-------- DATASET EXCERPT --------

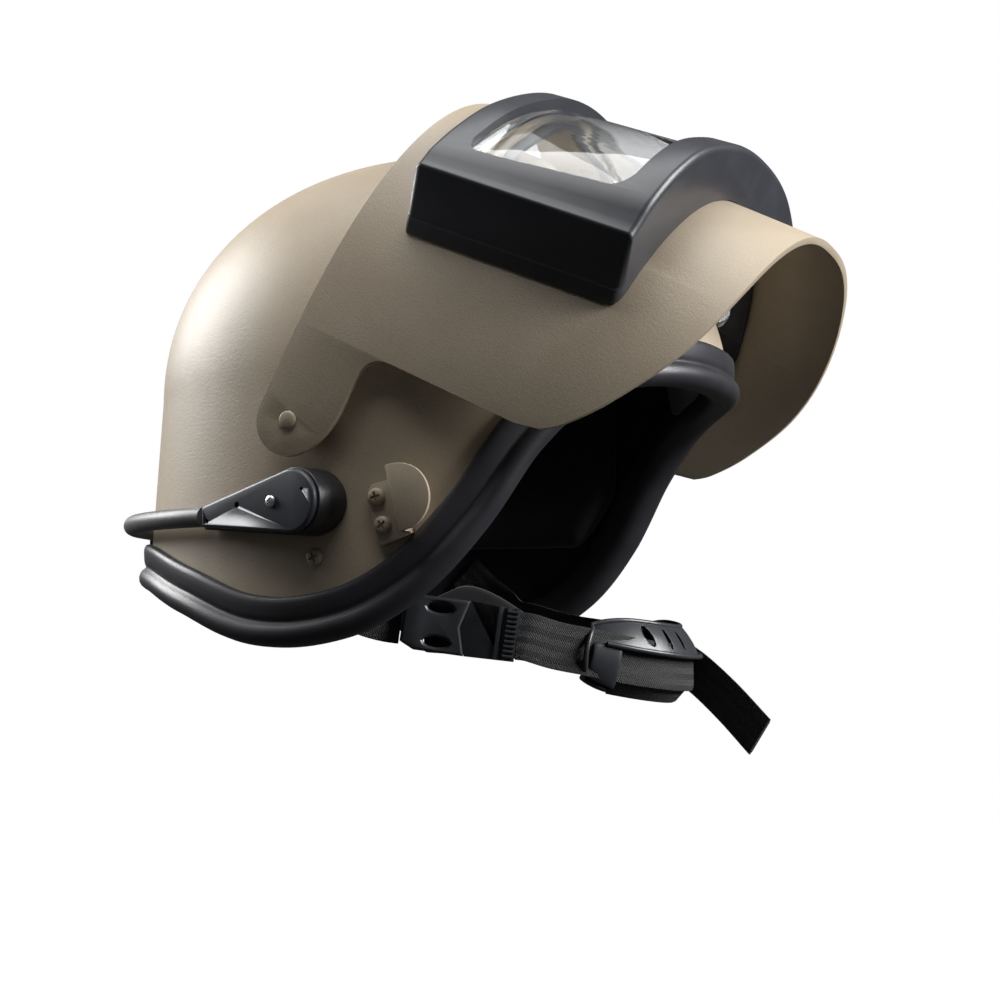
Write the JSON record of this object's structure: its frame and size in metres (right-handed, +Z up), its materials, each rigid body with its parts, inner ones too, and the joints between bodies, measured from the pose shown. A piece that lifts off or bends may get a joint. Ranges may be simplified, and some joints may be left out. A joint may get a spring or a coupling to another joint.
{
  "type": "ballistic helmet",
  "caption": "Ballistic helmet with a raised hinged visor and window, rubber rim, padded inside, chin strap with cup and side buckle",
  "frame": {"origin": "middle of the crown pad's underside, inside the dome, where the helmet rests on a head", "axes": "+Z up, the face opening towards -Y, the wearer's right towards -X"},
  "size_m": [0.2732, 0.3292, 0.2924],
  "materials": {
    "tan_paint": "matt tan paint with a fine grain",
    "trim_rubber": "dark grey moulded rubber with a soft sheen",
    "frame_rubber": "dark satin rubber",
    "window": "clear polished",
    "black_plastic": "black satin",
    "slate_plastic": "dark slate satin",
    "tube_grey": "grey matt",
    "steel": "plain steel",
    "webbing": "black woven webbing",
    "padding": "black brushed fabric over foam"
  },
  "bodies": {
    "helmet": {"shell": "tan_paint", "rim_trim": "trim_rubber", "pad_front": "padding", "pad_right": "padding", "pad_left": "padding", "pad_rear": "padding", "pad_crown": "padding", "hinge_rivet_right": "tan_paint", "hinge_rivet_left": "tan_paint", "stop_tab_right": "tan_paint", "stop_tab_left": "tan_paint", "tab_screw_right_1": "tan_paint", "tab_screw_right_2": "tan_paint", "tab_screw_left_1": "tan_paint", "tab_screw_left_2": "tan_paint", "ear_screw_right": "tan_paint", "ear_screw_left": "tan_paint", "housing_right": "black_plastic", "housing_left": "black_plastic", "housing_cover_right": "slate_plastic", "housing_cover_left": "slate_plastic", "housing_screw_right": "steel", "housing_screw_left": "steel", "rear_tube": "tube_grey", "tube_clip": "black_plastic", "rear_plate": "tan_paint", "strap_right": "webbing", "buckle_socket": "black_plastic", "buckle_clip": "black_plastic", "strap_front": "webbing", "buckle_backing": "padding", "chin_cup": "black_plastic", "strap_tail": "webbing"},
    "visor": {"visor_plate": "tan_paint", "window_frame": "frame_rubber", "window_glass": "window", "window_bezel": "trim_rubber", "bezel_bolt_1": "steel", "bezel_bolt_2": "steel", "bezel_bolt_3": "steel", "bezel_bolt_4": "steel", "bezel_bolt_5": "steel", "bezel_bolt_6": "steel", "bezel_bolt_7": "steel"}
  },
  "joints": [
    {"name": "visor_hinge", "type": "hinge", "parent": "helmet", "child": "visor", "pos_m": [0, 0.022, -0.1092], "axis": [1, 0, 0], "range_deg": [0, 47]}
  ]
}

--------

EXERCISE INSTRUCTIONS ->
Return the whole listing exactly, with every line included.

ANSWER TO THE EXERCISE ->
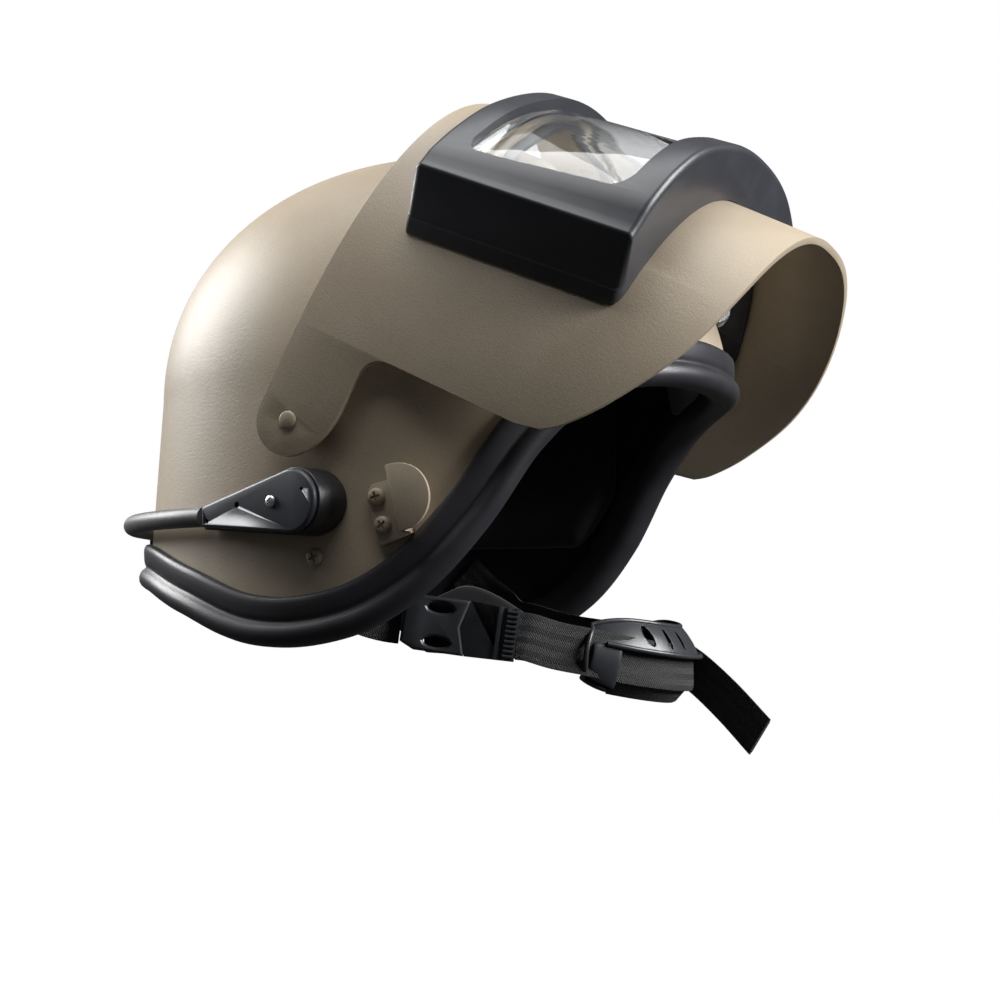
Write the JSON record of this object's structure: its frame and size in metres (right-handed, +Z up), its materials, each rigid body with its parts, inner ones too, and the joints between bodies, measured from the pose shown. A piece that lifts off or bends may get a joint. Ranges may be simplified, and some joints may be left out. A joint may get a spring or a coupling to another joint.
{
  "type": "ballistic helmet",
  "caption": "Ballistic helmet with a raised hinged visor and window, rubber rim, padded inside, chin strap with cup and side buckle",
  "frame": {"origin": "middle of the crown pad's underside, inside the dome, where the helmet rests on a head", "axes": "+Z up, the face opening towards -Y, the wearer's right towards -X"},
  "size_m": [0.2732, 0.3292, 0.2924],
  "materials": {
    "tan_paint": "matt tan paint with a fine grain",
    "trim_rubber": "dark grey moulded rubber with a soft sheen",
    "frame_rubber": "dark satin rubber",
    "window": "clear polished",
    "black_plastic": "black satin",
    "slate_plastic": "dark slate satin",
    "tube_grey": "grey matt",
    "steel": "plain steel",
    "webbing": "black woven webbing",
    "padding": "black brushed fabric over foam"
  },
  "bodies": {
    "helmet": {"shell": "tan_paint", "rim_trim": "trim_rubber", "pad_front": "padding", "pad_right": "padding", "pad_left": "padding", "pad_rear": "padding", "pad_crown": "padding", "hinge_rivet_right": "tan_paint", "hinge_rivet_left": "tan_paint", "stop_tab_right": "tan_paint", "stop_tab_left": "tan_paint", "tab_screw_right_1": "tan_paint", "tab_screw_right_2": "tan_paint", "tab_screw_left_1": "tan_paint", "tab_screw_left_2": "tan_paint", "ear_screw_right": "tan_paint", "ear_screw_left": "tan_paint", "housing_right": "black_plastic", "housing_left": "black_plastic", "housing_cover_right": "slate_plastic", "housing_cover_left": "slate_plastic", "housing_screw_right": "steel", "housing_screw_left": "steel", "rear_tube": "tube_grey", "tube_clip": "black_plastic", "rear_plate": "tan_paint", "strap_right": "webbing", "buckle_socket": "black_plastic", "buckle_clip": "black_plastic", "strap_front": "webbing", "buckle_backing": "padding", "chin_cup": "black_plastic", "strap_tail": "webbing"},
    "visor": {"visor_plate": "tan_paint", "window_frame": "frame_rubber", "window_glass": "window", "window_bezel": "trim_rubber", "bezel_bolt_1": "steel", "bezel_bolt_2": "steel", "bezel_bolt_3": "steel", "bezel_bolt_4": "steel", "bezel_bolt_5": "steel", "bezel_bolt_6": "steel", "bezel_bolt_7": "steel"}
  },
  "joints": [
    {"name": "visor_hinge", "type": "hinge", "parent": "helmet", "child": "visor", "pos_m": [0, 0.022, -0.1092], "axis": [1, 0, 0], "range_deg": [0, 47]}
  ]
}